The second half of the XX-th century has witnessed an explosion of results on the existence of smooth structures on topological manifolds. Following various sources in Wikipedia, a rough timeline goes like this (I am forgetting many other important results, but these are the ones I am most interested in).
- In 1952, Moise proved that topological 3-manifolds admit exactly one smooth structure
- In 1956, Milnor proved the existence of exotic 7-spheres, believing at first that they could be counterexamples to the generalized Poincaré conjecture
- He eventually would classify the exotic 7-spheres together with Kervaire in 1963
- In the meantime, Smale had proved the the generalized Poincaré conjecture in dimension $\geq 5$ in 1961, and the h-cobordism theorem, which would simplify Milnor's construction, in 1962
- In 1962, Stallings proved that $\mathbb{R}^n$ has a single smooth structure for $n \neq 4$
- The generalized Poincaré conjecture in dimension 4 was then proved by Freedman in 1982. Together with Kirby, he also proved the existence of an exotic $\mathbb{R}^4$
- The results of Donaldson on the intersection form of 4-manifolds of 1983, together with work by Freedman, could be used to construct examples of topological 4-manifolds without any smooth structure
As an algebraic geometer, I only know about these important developments from folklore, but I have never taken the time to study them in detail. I am trying to find a reference which would recap the whole story on exotic structures.

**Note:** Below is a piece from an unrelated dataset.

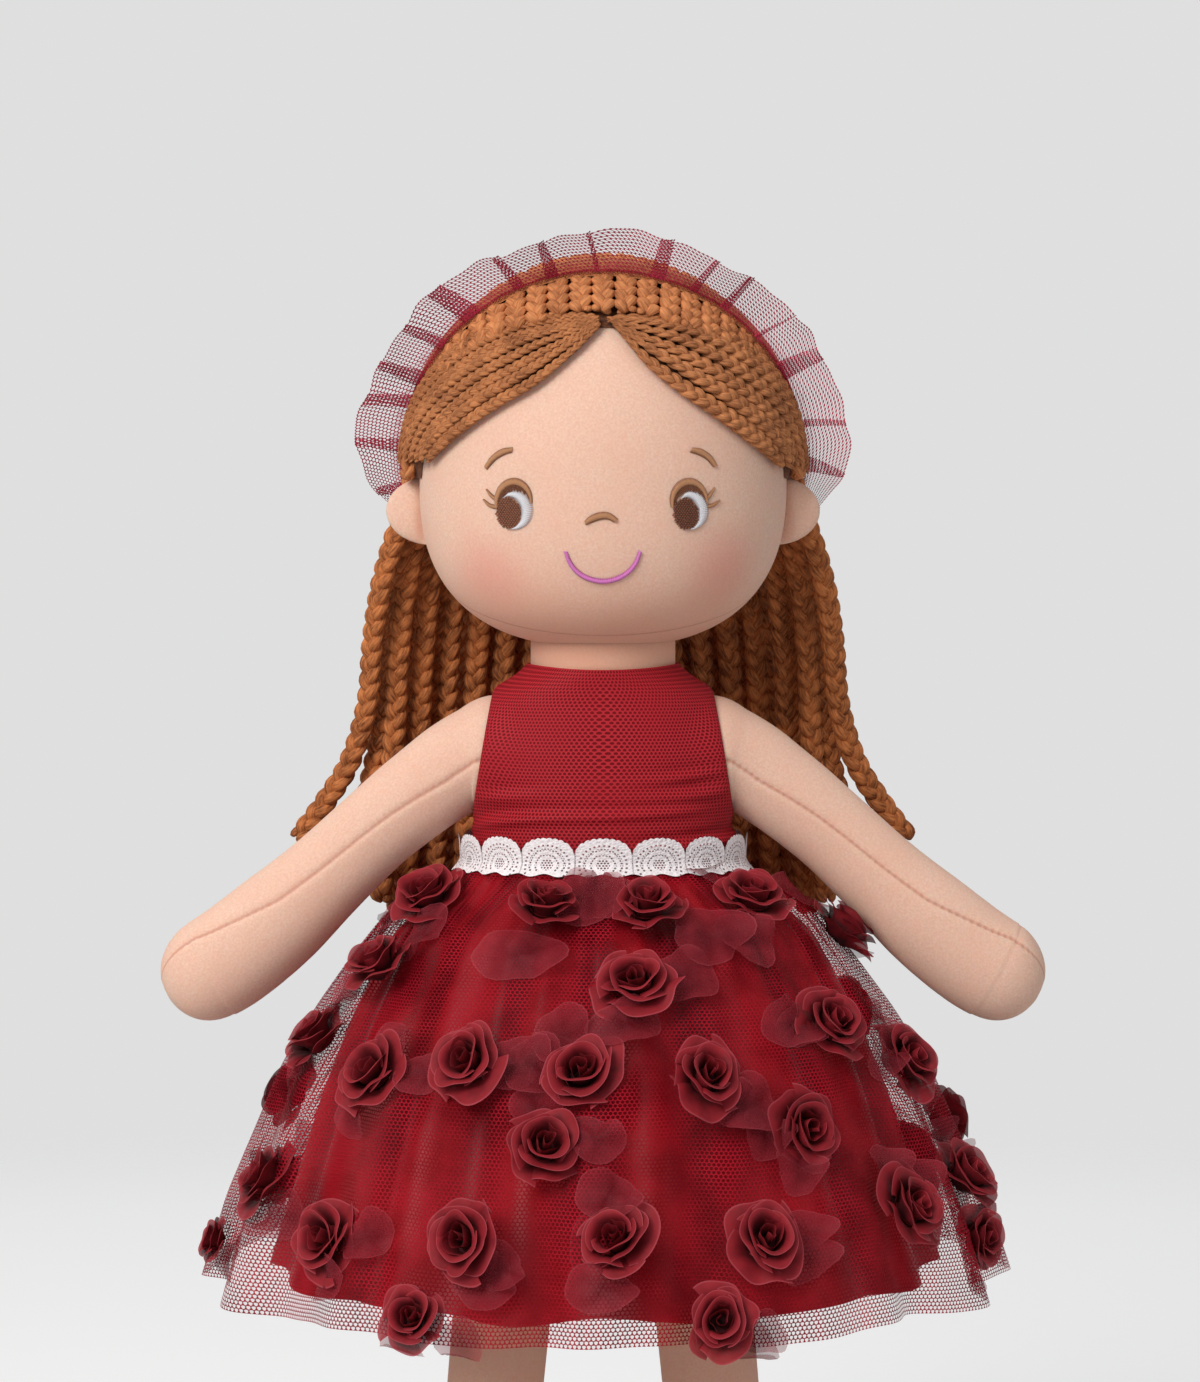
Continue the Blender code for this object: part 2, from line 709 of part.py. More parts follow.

So far I am aware of
- Topology of 4-manifolds, Freedman and Quinn, 1990
- The wild world of 4-manifolds, Scorpan, 2005
- Differential Algebraic Topology: From Stratifolds to Exotic Spheres, Kreck, 2010
The first two seem to be very specific on dimension 4, while the latter does not talk about dimension 4 at all, and also takes a rather non-standard approach through stratifolds.
Is there any book going through all (or most) of the above results?